I can’t express my feelings about this matter at the moment. I’m lost in this incident, but nothing is being given to any verbalisation of my new routine. Silence is the natural companion of darkness. Any sound now would surely disturb my concentration. It would force my attention elsewhere, rippling the flow of though required here. So I will lie here and wallow in my solitary motions, until I have tried of mastering this skill.
Certainly, it is strange that on no other of my awakening have I been this aware of such motions. I would quite normally open my eyes and shut them again on seeing the brightness, too much for me to register immediately. Or I would close my eyes on seeing that there is not enough light for one to see, if one can ‘see’ an inefficiency of light. One would rather realise it instead. But today, my imagination is caught in the splendour of this element of my physicality.
I say today, but I do not know if is really is day. I mean, I can see it is grey, I know from opening my eyes that there is a half-light present in the room. But I cannot see outside, I do not turn to the window, and even if I did, I would find the curtains to be closed. Therefore, I cannot fathom whether this half-light is the half-light of sunset, or the half-light of sunrise. I can reason that it is not completely night-time yet, for it is was, when I would be unable to see anything but the sheer glistening glory of unfiltered blackness. And to the same logic, if it was fully day, then there would be no grey to grace my hungry eyes. The process of elimination can only go to far. It would be reasonable to say that the current time must either be dawn or, with equally possibility, dusk.
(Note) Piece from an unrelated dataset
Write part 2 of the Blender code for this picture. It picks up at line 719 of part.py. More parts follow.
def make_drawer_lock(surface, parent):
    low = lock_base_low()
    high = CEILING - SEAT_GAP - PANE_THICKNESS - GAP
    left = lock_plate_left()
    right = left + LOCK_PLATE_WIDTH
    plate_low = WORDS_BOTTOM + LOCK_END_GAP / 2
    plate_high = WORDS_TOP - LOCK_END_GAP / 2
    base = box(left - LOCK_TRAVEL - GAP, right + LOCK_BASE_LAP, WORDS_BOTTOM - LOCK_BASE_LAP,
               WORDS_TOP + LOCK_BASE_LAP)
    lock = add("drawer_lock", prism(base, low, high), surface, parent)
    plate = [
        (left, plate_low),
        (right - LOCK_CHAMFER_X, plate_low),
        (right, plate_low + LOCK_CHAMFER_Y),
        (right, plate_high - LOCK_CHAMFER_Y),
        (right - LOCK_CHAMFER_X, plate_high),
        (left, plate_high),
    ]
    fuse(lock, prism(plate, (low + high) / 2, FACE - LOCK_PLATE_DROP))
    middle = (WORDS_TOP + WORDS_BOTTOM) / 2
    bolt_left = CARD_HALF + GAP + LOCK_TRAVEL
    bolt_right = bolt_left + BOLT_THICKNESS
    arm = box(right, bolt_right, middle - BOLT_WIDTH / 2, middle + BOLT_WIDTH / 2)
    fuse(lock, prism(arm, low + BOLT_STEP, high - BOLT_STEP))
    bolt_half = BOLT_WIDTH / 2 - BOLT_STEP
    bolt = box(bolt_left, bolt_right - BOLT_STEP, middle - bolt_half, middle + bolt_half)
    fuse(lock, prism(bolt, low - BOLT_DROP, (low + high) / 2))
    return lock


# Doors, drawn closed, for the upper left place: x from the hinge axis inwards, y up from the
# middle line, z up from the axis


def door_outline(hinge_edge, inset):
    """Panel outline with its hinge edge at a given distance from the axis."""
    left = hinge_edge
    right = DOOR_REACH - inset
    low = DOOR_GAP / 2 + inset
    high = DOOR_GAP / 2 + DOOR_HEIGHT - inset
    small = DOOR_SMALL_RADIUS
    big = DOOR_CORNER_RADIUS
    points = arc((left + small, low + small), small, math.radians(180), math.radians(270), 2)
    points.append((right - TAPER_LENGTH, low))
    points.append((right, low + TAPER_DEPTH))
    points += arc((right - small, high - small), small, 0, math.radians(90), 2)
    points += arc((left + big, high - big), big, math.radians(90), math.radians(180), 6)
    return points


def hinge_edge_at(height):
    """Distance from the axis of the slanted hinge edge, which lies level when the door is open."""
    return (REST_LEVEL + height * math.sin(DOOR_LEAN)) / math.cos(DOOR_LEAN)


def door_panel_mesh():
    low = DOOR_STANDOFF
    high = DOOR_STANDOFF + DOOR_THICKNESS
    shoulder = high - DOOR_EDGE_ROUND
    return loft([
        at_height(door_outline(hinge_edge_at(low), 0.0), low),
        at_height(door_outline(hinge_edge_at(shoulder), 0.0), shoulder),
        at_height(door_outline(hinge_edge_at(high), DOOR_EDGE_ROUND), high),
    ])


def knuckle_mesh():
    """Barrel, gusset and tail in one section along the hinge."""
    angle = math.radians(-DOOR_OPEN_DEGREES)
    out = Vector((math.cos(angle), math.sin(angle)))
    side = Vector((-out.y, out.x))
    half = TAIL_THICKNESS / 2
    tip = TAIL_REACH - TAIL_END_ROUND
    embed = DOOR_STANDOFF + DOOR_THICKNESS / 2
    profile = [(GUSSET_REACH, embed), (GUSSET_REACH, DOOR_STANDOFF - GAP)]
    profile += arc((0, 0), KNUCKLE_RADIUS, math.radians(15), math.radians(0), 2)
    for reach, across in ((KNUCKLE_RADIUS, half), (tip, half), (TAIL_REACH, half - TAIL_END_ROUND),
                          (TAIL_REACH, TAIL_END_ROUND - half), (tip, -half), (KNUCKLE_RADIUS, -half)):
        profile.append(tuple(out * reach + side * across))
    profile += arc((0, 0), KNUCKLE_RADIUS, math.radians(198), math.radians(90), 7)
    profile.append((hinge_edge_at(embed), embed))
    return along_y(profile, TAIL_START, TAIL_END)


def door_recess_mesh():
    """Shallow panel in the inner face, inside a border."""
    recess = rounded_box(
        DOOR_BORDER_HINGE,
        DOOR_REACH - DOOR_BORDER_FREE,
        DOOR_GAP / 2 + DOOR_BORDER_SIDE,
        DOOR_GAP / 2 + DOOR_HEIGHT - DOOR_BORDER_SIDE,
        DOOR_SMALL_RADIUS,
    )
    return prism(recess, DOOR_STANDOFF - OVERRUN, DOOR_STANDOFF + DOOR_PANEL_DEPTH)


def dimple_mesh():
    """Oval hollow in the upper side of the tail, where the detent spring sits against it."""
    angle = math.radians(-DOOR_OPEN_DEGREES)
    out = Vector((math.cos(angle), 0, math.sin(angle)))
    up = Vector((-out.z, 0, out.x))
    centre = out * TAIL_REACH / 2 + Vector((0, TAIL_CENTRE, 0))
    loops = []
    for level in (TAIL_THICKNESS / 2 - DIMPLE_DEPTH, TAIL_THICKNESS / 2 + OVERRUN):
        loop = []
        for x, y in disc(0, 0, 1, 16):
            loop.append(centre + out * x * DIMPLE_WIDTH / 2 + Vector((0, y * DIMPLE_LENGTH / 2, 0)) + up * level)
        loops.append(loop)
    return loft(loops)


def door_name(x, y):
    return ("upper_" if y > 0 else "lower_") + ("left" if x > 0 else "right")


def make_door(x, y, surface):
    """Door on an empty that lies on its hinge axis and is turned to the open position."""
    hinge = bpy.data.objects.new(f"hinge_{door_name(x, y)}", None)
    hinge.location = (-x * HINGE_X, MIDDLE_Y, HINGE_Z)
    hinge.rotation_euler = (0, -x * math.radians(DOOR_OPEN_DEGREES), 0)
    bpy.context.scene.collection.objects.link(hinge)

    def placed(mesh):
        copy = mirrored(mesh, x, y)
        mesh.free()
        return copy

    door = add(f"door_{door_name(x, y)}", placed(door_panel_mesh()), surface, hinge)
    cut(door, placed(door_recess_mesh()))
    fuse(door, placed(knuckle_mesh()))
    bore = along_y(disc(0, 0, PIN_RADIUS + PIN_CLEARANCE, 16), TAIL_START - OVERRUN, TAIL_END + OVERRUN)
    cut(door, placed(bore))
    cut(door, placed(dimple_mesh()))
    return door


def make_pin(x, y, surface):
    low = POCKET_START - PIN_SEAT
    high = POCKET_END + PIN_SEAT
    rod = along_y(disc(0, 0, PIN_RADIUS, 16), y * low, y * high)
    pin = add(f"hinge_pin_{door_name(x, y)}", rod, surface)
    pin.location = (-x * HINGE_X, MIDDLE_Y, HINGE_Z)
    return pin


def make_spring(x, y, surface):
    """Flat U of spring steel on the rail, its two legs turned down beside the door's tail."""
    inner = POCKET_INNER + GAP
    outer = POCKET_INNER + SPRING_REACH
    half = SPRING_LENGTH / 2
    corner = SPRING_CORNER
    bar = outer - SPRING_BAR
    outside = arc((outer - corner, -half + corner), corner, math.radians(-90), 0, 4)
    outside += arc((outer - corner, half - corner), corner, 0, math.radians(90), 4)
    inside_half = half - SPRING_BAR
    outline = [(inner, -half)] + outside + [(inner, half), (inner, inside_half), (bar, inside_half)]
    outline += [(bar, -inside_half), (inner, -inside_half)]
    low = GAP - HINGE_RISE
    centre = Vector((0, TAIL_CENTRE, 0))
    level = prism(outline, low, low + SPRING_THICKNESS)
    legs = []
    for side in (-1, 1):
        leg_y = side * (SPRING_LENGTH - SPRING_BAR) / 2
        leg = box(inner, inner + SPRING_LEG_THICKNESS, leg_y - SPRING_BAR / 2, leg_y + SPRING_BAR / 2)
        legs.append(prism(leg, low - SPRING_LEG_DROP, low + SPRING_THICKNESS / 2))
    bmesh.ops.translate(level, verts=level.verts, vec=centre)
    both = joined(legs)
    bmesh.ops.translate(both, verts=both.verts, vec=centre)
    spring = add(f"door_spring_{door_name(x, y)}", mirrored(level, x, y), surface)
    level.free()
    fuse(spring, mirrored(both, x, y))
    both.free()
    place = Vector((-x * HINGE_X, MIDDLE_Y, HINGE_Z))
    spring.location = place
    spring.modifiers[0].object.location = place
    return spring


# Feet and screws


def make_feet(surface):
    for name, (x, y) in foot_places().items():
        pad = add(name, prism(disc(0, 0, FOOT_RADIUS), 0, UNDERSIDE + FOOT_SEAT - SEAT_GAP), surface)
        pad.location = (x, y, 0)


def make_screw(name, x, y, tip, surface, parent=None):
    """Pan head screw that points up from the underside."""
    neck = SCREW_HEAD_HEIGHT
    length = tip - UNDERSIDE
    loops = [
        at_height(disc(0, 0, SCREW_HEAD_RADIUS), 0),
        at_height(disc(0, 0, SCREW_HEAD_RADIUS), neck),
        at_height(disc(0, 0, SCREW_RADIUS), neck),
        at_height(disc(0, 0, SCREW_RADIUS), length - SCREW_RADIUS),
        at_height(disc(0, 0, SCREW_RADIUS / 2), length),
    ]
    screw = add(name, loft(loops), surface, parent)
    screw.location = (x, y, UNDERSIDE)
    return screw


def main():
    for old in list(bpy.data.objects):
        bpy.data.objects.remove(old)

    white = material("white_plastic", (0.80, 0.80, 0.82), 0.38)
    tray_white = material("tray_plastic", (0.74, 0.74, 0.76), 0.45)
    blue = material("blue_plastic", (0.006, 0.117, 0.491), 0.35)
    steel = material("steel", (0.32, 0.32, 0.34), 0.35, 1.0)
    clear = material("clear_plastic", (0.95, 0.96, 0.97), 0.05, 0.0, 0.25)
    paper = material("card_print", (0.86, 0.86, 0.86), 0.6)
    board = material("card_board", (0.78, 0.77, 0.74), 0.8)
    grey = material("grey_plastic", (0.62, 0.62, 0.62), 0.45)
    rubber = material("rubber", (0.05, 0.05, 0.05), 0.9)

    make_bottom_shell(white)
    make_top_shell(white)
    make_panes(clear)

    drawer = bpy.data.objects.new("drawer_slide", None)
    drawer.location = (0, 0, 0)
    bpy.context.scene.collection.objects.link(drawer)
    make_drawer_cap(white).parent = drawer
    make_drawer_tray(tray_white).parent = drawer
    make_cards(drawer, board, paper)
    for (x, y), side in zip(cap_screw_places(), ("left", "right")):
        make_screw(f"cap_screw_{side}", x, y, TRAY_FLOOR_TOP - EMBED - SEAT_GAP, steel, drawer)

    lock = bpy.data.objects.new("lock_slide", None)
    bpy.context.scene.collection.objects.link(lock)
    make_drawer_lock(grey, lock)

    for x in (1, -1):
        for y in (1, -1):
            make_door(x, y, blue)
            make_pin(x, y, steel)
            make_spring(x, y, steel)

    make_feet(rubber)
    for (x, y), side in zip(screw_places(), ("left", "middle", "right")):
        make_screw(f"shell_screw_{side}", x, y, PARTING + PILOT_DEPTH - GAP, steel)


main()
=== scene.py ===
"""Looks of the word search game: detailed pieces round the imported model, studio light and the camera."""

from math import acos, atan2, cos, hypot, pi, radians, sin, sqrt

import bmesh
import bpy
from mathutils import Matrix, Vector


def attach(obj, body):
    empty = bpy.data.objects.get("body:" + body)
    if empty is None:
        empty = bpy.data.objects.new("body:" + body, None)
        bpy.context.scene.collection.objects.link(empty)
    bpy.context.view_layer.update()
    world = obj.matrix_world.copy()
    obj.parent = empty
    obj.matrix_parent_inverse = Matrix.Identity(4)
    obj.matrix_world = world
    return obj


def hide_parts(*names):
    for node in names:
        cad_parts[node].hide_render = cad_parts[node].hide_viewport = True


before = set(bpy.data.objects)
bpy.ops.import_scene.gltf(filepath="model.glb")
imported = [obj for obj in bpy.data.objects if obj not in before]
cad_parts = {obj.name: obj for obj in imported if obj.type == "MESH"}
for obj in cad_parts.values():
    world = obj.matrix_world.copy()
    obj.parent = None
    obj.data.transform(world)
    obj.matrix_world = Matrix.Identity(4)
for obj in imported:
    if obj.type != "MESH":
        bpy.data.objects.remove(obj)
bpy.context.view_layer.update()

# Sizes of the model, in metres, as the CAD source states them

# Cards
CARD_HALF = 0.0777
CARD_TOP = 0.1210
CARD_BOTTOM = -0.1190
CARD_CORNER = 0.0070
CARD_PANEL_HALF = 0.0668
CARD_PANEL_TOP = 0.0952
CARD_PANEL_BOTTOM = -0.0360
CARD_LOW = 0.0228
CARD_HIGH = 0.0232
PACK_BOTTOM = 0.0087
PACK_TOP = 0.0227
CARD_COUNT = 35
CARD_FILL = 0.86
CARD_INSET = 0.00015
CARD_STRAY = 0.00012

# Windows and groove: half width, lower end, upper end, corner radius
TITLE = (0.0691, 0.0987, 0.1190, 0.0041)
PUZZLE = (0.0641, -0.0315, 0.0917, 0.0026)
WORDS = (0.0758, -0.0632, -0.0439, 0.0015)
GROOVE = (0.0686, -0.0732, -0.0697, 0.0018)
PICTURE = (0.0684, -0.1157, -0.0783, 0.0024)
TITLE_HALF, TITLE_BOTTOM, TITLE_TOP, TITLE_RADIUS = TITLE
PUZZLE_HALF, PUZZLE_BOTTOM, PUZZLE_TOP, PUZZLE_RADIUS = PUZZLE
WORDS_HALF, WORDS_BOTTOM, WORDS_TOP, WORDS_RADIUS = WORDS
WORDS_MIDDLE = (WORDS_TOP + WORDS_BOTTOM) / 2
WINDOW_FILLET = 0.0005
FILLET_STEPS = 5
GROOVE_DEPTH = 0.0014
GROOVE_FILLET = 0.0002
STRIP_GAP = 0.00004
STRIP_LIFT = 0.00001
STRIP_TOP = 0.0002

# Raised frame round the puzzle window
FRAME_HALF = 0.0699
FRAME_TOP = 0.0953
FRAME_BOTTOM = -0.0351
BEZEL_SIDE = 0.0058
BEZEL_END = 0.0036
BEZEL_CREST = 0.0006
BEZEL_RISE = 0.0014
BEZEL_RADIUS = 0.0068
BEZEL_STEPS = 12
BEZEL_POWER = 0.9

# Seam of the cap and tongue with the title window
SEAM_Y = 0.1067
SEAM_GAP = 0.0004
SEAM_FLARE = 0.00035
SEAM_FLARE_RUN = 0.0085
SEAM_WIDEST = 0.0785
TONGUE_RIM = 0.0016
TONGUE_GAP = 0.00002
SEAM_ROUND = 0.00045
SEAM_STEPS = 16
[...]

However, I can take an educated guess at the time, for I know that when I went to bed, it was, I can confirm, complete blackness outside, apart from the street lamp, heavy in its yellow cursing outside my window. It belched and burped out its disgusting luminescence onto the pavement, the street, the house facades, quite ignorant to its interruption of the night-time’s moment. The beads and threads of its glow bled through the glass and crept around the curtains, edging past the weighty brown fabric and reaching my presence, betraying the turn of the earth, the parting of the sun, but glorifying the moon in nothing but reflection.
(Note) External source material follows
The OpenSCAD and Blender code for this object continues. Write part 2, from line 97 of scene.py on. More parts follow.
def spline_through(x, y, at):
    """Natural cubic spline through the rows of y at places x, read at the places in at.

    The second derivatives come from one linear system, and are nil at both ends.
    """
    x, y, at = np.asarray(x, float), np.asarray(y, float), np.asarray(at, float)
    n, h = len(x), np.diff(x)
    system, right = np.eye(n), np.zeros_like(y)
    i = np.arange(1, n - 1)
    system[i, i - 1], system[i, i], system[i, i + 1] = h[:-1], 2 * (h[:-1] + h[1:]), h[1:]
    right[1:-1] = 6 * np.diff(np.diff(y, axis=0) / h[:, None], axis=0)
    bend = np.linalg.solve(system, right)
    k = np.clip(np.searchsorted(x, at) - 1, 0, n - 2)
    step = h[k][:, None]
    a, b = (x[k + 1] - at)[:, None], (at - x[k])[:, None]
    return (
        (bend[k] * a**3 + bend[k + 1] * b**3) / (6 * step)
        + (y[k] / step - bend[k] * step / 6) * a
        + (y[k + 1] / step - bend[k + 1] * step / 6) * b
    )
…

Yes, it was night apart from this disturbance, and as I am not one for long and luxurious slumbers, without starts and fits, then I could reasonably suppose that it was dawn. It being night at the point of my retirement, then given the natural lengths and cycles of human sleep, it was not beyond the parameters of imagination that I had slept until the sun choose to roll around again, or that is to say, the planet rolls about the sun, but the sun surely can no say in what or who may orbit its planes, and chooses nothing.
Or course, staying in the realms of logic’s allowance, I could have slept right through the day until the next fall of the sun in the annual sequence. But it would have been most unlike me to have missed, to have skipped, to have quite shockingly omitted an entire day of my existence through the escape of sleep. I suppose, in the history of mankind, such occurrences have been noted, recorded, examined and quantified. But I, myself, know to me, did not know such a history. Therefore, but some satisfaction, but not complete and wholly comforting satisfaction, did my eyes, and then my mind, and then finally the rest of me following, conclude that the day had started, and I along with it.